Pour des formats encore plus fermés que DOC, la lecture ou la transformation avec d’autres logiciels ou avec des versions trop anciennes du «  bon  » logiciel est tout simplement impossible. De fait, les formats fermés imposent l’usage du logiciel propriétaire et ainsi conduisent parfois à des situations de monopole de fait.

Pointons au passage un autre risque des formats fermés  : l’obsolescence, qu’elle soit programmée (renouvèlement d’une licence payante exigé, mise à jour payante du logiciel) ou non (l’entreprise a fait faillite et le format n’est donc plus supporté). C’est pourquoi choisir un format ouvert est important même si le fichier n’a pas vocation à être partagé  : l’interopérabilité permet la conservation des données au fil du temps.

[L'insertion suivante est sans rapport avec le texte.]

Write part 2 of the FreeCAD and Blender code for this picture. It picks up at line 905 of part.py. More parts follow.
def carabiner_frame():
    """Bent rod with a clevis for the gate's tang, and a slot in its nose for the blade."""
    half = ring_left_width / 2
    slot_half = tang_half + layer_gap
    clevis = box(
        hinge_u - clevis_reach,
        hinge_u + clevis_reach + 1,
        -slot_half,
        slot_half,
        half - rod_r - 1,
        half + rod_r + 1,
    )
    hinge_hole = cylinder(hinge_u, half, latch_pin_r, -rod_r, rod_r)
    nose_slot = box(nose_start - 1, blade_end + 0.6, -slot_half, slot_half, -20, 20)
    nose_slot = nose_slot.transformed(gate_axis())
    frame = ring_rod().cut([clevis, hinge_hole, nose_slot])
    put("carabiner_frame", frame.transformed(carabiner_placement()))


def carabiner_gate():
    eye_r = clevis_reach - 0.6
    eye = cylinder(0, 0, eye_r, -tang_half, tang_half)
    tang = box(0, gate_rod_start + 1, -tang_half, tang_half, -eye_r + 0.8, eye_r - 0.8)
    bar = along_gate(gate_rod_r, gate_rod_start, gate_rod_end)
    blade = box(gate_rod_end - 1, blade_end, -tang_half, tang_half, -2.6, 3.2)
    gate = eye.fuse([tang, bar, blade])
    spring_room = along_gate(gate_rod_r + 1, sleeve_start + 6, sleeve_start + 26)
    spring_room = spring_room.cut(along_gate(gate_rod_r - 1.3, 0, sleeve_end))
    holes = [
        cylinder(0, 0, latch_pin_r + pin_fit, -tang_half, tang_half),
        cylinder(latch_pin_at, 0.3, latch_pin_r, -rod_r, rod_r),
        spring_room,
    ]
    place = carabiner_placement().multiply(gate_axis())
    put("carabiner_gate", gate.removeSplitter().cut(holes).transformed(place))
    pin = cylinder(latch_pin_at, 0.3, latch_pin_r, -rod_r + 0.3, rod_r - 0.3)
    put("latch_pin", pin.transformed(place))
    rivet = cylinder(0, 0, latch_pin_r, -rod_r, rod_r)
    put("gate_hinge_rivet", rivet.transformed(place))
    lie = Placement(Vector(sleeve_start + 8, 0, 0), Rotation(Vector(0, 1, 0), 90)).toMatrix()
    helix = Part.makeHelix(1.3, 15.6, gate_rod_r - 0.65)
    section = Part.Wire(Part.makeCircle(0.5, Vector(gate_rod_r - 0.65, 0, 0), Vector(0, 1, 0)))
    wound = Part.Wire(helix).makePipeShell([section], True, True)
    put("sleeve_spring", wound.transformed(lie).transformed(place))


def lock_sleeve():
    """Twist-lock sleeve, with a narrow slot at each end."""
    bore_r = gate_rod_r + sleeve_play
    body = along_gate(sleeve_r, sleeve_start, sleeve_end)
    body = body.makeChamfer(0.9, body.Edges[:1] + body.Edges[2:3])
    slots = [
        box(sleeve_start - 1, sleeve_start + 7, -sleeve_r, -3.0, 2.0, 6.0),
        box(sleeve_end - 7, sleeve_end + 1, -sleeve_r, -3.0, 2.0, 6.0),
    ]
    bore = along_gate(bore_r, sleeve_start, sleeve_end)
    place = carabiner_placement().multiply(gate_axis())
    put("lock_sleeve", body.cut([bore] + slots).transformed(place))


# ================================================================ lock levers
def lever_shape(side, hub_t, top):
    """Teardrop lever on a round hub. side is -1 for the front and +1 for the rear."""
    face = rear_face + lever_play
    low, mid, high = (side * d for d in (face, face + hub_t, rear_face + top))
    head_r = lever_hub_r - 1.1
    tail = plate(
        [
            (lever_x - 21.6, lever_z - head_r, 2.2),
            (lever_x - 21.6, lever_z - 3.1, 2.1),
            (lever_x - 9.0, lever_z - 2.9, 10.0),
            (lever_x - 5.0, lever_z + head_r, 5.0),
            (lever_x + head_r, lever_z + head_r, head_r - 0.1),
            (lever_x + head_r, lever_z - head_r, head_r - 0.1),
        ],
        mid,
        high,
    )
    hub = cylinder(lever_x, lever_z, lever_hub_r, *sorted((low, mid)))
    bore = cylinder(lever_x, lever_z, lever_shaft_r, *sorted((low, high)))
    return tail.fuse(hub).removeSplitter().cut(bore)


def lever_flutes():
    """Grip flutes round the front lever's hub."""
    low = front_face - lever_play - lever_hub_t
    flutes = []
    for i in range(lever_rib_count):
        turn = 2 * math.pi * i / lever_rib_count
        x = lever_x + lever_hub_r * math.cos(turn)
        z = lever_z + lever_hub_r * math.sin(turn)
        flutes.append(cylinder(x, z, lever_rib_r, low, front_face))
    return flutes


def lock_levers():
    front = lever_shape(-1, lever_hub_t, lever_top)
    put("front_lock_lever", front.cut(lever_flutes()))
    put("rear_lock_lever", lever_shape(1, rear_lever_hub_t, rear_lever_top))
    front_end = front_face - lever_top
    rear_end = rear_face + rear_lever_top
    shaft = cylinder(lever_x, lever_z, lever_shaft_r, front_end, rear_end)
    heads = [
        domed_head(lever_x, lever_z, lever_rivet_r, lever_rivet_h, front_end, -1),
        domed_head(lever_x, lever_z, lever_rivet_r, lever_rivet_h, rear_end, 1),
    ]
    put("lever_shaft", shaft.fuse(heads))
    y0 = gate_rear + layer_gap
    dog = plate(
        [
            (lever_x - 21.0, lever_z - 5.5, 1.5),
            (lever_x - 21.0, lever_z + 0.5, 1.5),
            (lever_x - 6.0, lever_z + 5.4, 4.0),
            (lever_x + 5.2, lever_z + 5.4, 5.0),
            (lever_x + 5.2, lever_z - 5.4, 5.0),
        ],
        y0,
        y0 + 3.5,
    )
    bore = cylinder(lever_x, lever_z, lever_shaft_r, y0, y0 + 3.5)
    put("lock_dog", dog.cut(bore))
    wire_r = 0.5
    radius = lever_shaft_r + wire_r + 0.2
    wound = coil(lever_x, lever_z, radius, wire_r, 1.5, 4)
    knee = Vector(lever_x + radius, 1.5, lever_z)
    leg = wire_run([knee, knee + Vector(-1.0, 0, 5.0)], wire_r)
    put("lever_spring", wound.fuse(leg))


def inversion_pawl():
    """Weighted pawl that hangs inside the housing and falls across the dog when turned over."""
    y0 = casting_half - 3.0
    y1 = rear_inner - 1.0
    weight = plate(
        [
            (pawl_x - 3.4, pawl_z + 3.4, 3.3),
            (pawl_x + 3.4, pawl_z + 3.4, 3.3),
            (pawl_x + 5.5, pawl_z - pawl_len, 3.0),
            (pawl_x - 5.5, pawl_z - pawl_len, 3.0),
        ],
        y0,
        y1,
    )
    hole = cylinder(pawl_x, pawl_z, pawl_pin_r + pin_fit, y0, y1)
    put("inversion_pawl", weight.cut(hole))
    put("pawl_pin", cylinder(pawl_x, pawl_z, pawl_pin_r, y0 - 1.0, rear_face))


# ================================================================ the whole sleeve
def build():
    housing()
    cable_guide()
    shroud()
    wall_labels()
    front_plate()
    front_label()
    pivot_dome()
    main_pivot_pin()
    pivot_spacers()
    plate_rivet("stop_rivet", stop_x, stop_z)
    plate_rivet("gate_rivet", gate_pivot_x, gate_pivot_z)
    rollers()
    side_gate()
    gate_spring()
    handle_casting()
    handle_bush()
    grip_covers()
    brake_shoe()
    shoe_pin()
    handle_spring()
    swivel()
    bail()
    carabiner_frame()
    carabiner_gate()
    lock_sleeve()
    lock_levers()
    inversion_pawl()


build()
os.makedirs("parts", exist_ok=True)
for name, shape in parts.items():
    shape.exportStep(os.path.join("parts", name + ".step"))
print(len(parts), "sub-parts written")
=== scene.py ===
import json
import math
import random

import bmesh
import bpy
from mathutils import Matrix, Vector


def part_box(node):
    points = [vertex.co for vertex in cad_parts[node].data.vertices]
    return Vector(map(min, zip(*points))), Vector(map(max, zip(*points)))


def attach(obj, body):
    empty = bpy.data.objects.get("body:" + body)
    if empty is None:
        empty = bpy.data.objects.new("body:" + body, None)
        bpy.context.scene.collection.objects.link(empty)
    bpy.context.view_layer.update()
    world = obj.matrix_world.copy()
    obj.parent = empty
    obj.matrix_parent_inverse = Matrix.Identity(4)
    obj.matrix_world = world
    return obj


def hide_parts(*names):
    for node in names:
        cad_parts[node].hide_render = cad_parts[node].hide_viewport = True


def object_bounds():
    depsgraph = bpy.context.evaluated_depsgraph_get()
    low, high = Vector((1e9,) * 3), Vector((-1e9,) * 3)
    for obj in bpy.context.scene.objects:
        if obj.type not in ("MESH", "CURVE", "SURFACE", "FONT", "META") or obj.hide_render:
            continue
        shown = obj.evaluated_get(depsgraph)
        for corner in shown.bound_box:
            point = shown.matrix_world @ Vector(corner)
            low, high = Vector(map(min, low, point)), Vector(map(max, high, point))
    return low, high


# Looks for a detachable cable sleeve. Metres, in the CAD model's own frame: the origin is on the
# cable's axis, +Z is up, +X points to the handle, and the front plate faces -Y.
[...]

Publicité gratuite, monopole facilité, revenus réguliers  : la logique capitaliste consiste évidemment à multiplier les formats fermés et les logiciels propriétaires. Ainsi elle s’oppose aux libertés des utilisateurs et utilisatrices telles que les définies par l’April  : «  la liberté de copier et distribuer le logiciel à ses amis, le droit de l’utiliser pour tous les usages, le droit de l’étudier pour connaître son fonctionnement, le droit de le modifier pour l’améliorer  ».

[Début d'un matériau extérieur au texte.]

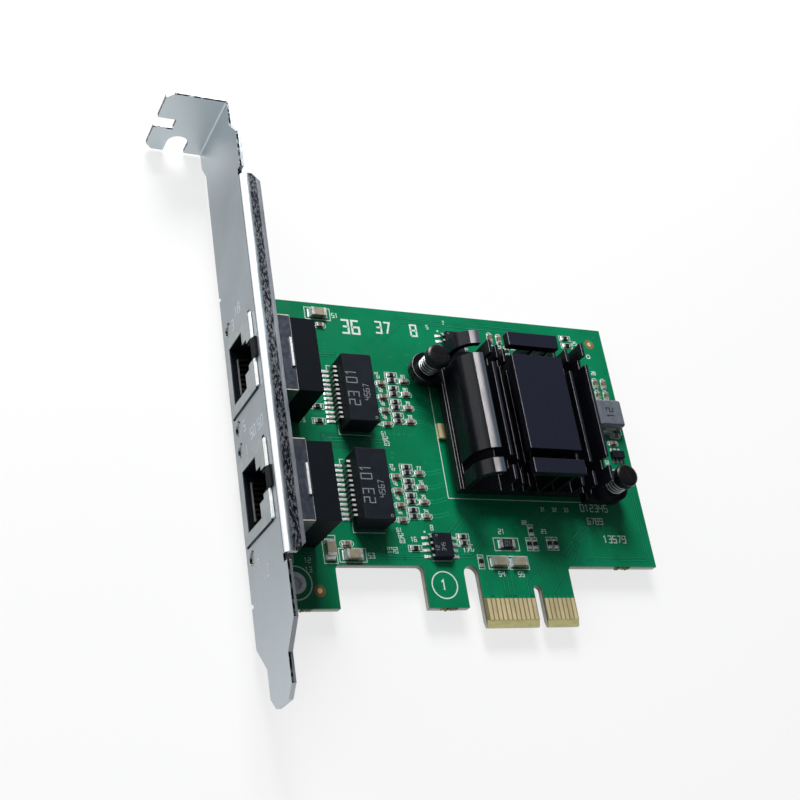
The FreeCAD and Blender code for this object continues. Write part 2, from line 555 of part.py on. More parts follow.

Pour une informatique émancipatrice

La seule bonne combinaison réside donc dans le choix couplé d’un logiciel libre et d’un format ouvert. Dès le plus jeune âge, les élèves doivent se familiariser avec un environnement informatique libre, le seul qui leur permettra d’acquérir une maîtrise depuis la conception du logiciel jusqu’à la lecture du fichier final, le seul également qui ait vocation à être totalement accessible. Quand on connaît l’importance pour les Gafam des fameux «  algorithmes  » ainsi que les biais et distorsions d’information que ceux-ci induisent, il est plus que nécessaire que les jeunes aient connaissance des «  recettes  » et en acquièrent une certaine maîtrise, sans quoi ils et elles ne pourront exercer leur liberté dans l’ère numérique.